> _SET EXERCISE_:
Transcribe word for word only the span whose first line is the one with "scene.py. More parts follow." and whose last line is the one with "on the inner"; both of those lines belong to it.

> _THE DATA_:
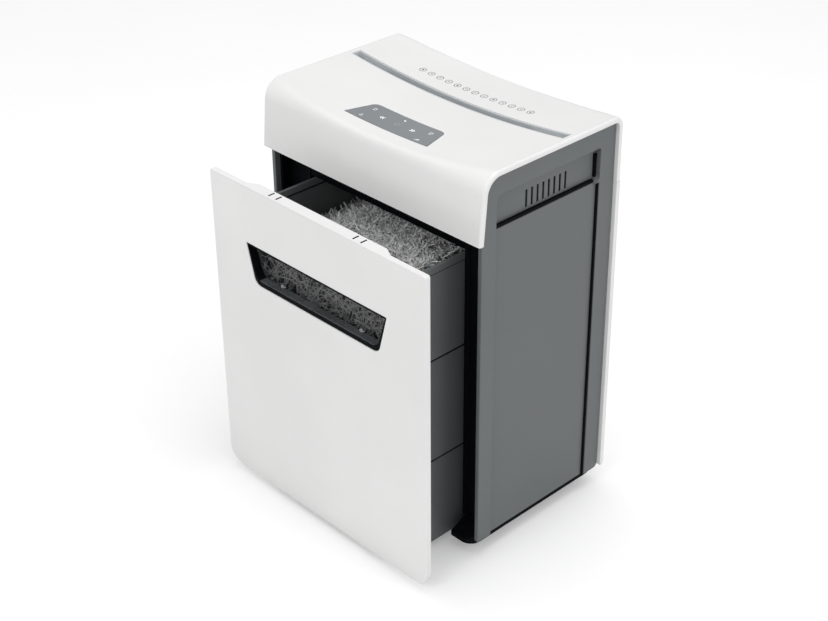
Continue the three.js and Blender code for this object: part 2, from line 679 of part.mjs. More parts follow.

* * *

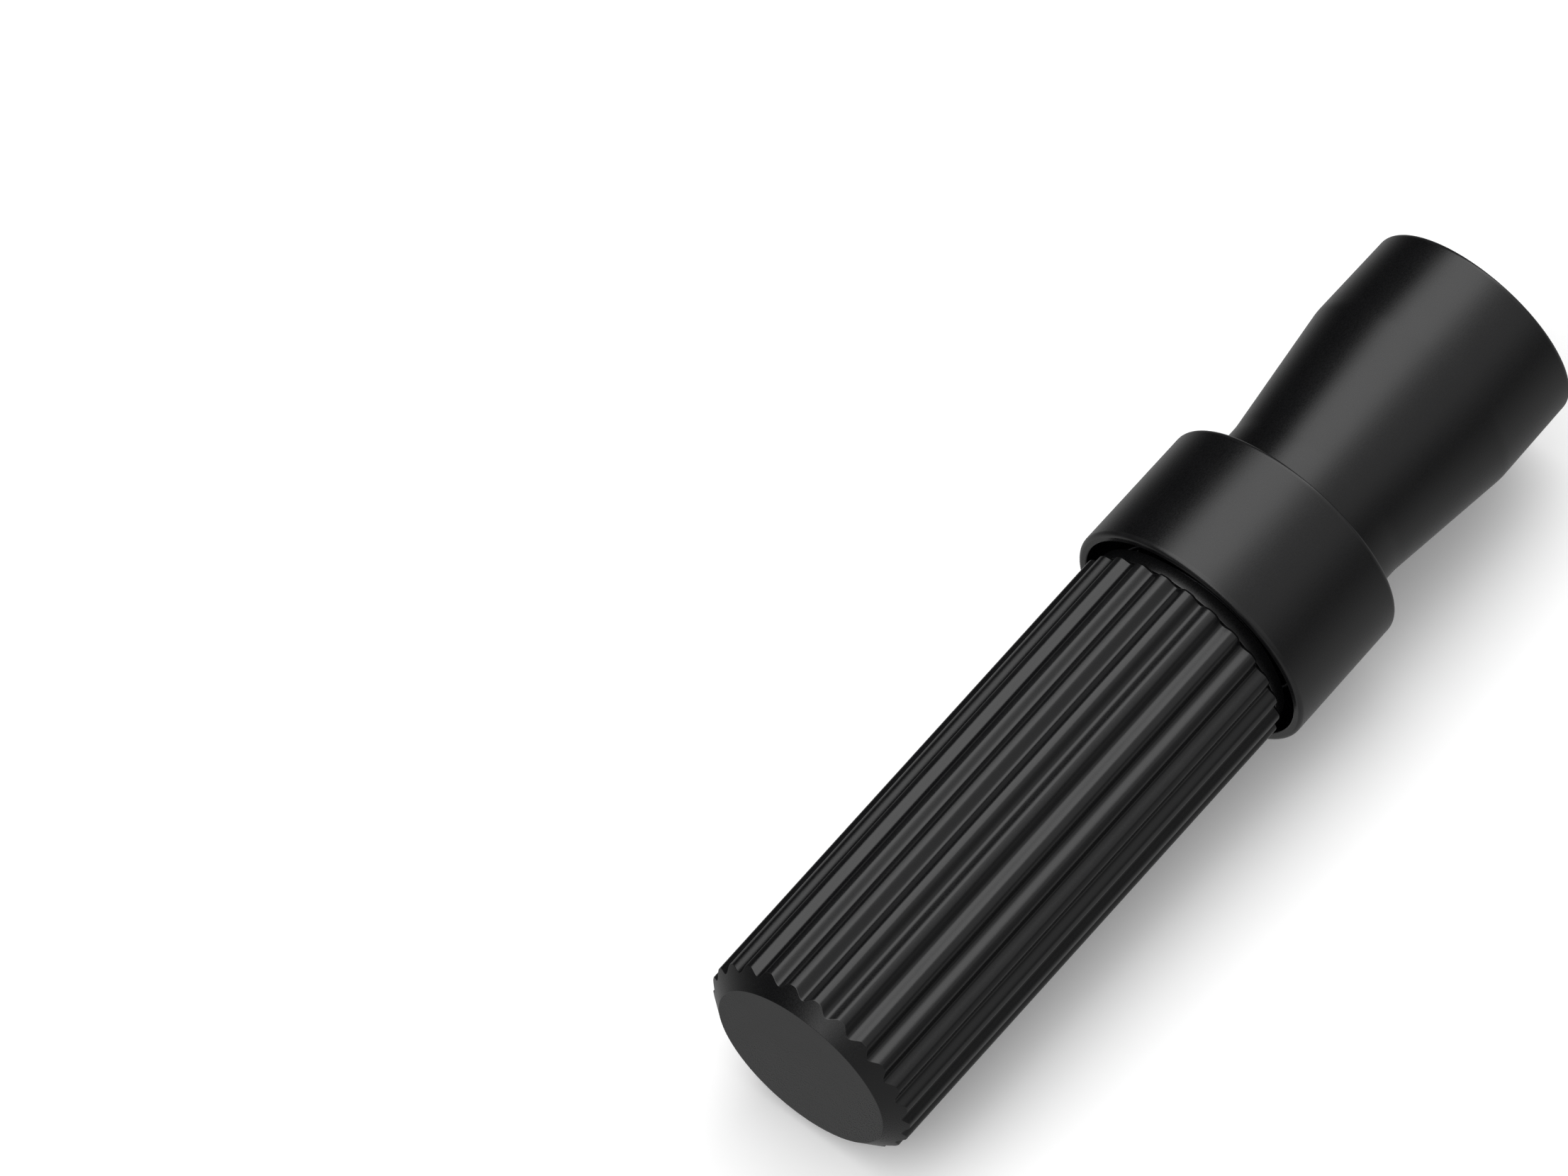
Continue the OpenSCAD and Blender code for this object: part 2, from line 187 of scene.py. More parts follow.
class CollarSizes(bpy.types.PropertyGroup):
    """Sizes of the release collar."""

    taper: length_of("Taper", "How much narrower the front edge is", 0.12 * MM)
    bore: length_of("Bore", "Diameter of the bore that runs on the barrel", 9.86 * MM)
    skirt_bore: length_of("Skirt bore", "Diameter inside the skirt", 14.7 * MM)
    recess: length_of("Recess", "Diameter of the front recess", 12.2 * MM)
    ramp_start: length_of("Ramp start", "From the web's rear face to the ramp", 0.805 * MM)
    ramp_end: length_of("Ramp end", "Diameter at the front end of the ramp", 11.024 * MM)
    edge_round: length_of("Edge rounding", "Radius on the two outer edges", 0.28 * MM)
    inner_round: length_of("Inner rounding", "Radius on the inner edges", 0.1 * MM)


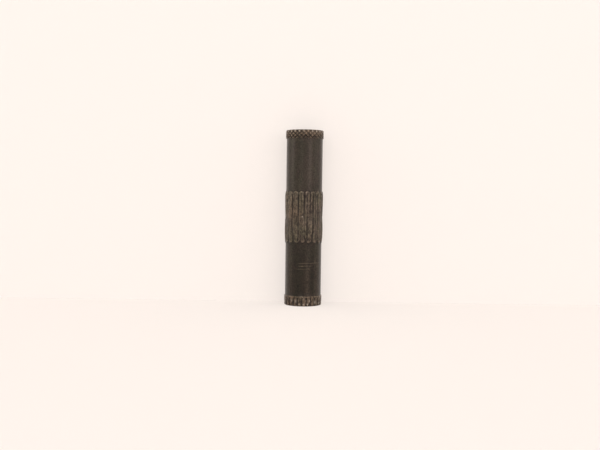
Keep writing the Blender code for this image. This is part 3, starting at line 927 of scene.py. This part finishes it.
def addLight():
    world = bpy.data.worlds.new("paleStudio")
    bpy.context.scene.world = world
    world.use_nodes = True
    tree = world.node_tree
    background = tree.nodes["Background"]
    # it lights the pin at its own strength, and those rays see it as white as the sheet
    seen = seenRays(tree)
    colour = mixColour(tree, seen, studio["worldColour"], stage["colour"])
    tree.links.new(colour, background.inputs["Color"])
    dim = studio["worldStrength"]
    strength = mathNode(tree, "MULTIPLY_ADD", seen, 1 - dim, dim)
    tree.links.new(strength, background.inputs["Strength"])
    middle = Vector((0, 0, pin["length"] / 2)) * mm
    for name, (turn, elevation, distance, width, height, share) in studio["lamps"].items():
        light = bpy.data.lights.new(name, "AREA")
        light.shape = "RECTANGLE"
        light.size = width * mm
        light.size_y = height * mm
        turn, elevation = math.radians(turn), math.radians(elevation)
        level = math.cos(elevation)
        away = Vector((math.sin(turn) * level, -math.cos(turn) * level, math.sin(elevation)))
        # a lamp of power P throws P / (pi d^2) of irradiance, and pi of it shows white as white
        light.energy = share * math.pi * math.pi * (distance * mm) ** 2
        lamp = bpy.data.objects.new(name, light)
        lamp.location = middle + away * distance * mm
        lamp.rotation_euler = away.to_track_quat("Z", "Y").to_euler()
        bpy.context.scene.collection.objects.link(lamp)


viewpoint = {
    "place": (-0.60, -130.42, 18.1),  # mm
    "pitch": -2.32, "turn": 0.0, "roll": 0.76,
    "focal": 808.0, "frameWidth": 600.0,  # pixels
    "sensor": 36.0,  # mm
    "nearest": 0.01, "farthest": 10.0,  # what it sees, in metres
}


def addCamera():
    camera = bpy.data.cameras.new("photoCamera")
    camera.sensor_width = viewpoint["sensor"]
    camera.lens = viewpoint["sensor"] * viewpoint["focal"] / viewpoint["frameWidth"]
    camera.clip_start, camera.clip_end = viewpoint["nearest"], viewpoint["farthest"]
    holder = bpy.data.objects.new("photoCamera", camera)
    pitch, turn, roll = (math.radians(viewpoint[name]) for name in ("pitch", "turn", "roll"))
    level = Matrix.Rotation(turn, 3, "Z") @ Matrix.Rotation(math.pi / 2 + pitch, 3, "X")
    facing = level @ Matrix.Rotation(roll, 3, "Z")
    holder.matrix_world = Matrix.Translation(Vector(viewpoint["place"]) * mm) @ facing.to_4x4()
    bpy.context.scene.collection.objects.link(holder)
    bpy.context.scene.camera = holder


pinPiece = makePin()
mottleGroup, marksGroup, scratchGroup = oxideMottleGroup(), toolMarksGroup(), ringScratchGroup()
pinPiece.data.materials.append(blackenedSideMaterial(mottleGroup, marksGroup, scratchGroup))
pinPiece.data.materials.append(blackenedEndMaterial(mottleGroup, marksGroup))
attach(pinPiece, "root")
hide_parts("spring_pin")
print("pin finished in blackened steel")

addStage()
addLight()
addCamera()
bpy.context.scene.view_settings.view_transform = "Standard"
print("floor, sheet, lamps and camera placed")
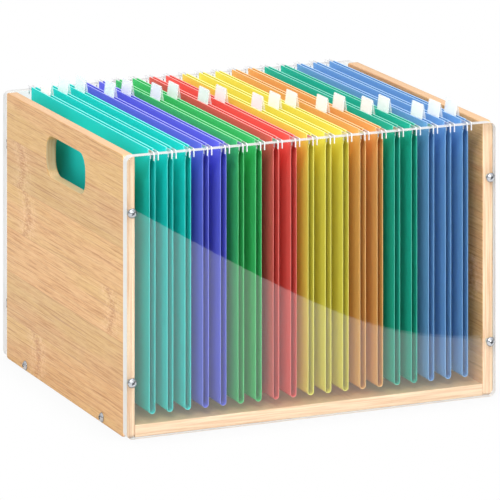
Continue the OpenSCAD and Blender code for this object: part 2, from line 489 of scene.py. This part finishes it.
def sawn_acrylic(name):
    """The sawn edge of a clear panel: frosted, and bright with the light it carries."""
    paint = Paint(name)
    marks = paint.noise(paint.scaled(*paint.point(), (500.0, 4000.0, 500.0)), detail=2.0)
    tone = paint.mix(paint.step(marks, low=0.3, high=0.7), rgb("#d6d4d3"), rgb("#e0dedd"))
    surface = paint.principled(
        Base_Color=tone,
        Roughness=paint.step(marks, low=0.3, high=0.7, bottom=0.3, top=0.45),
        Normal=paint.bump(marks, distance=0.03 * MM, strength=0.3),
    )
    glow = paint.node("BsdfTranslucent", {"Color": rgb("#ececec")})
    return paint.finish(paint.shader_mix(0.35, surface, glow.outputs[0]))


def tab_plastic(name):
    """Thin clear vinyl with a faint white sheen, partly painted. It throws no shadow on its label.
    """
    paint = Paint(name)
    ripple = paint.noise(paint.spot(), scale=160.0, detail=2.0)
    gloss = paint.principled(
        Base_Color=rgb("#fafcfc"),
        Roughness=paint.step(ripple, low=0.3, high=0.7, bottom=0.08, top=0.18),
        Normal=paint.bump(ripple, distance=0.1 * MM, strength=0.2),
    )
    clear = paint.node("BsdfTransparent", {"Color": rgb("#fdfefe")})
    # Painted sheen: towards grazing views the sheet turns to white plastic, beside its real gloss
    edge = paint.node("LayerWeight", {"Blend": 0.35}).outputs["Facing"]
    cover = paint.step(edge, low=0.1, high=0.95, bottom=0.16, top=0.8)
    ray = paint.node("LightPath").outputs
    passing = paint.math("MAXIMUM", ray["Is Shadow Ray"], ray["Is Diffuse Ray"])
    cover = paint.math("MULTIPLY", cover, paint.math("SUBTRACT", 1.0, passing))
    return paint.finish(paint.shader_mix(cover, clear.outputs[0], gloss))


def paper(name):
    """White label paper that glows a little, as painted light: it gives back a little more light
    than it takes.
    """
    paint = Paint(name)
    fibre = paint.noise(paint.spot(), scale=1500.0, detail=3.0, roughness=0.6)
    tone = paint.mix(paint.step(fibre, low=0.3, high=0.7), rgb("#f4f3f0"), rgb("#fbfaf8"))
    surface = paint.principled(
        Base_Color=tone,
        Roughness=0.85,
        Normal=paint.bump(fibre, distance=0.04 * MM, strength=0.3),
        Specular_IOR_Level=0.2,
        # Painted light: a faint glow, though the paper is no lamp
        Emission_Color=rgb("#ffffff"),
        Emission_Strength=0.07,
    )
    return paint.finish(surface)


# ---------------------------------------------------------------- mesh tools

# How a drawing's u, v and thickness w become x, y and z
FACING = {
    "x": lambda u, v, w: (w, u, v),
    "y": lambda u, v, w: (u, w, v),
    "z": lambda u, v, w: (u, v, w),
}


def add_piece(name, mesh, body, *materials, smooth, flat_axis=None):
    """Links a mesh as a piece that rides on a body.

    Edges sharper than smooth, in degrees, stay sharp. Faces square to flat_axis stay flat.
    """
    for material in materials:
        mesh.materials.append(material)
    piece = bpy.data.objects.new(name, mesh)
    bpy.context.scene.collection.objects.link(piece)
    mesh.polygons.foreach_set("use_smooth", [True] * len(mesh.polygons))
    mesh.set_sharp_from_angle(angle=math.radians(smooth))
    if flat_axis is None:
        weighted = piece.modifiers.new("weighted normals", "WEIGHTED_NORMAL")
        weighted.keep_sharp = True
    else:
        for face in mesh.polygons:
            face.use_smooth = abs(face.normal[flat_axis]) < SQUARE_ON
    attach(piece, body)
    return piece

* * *

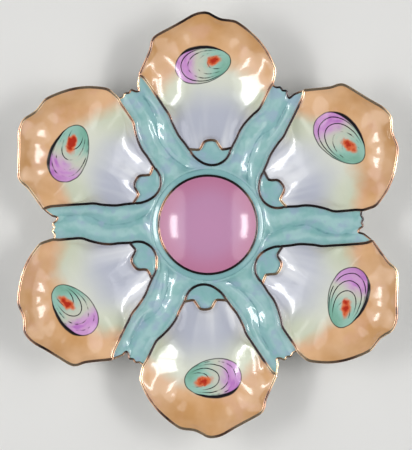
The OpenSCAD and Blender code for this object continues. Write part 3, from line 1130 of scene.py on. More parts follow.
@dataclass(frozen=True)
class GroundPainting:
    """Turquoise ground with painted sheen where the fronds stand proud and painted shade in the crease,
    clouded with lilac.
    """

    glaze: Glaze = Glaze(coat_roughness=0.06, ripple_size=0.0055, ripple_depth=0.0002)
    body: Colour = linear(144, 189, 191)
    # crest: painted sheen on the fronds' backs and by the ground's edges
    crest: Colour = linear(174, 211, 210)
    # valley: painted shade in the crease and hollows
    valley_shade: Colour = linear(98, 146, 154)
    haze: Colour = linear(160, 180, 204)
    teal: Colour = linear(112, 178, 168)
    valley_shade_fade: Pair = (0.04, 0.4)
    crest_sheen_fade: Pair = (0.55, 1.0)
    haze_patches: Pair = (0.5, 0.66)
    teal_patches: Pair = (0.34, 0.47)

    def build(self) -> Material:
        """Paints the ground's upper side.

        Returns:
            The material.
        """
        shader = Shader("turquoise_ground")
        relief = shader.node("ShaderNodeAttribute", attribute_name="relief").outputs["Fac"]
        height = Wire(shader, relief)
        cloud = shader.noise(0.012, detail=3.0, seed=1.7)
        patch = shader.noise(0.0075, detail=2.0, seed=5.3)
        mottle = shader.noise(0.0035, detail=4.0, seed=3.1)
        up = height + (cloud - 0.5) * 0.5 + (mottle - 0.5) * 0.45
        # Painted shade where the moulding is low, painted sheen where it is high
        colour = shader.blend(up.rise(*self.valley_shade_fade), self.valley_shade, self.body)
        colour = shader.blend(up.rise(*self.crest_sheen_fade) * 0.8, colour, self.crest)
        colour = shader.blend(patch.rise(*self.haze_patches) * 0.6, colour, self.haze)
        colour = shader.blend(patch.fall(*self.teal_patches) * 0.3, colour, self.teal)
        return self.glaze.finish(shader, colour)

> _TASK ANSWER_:
Continue the OpenSCAD and Blender code for this object: part 2, from line 187 of scene.py. More parts follow.
class CollarSizes(bpy.types.PropertyGroup):
    """Sizes of the release collar."""

    taper: length_of("Taper", "How much narrower the front edge is", 0.12 * MM)
    bore: length_of("Bore", "Diameter of the bore that runs on the barrel", 9.86 * MM)
    skirt_bore: length_of("Skirt bore", "Diameter inside the skirt", 14.7 * MM)
    recess: length_of("Recess", "Diameter of the front recess", 12.2 * MM)
    ramp_start: length_of("Ramp start", "From the web's rear face to the ramp", 0.805 * MM)
    ramp_end: length_of("Ramp end", "Diameter at the front end of the ramp", 11.024 * MM)
    edge_round: length_of("Edge rounding", "Radius on the two outer edges", 0.28 * MM)
    inner_round: length_of("Inner rounding", "Radius on the inner edges", 0.1 * MM)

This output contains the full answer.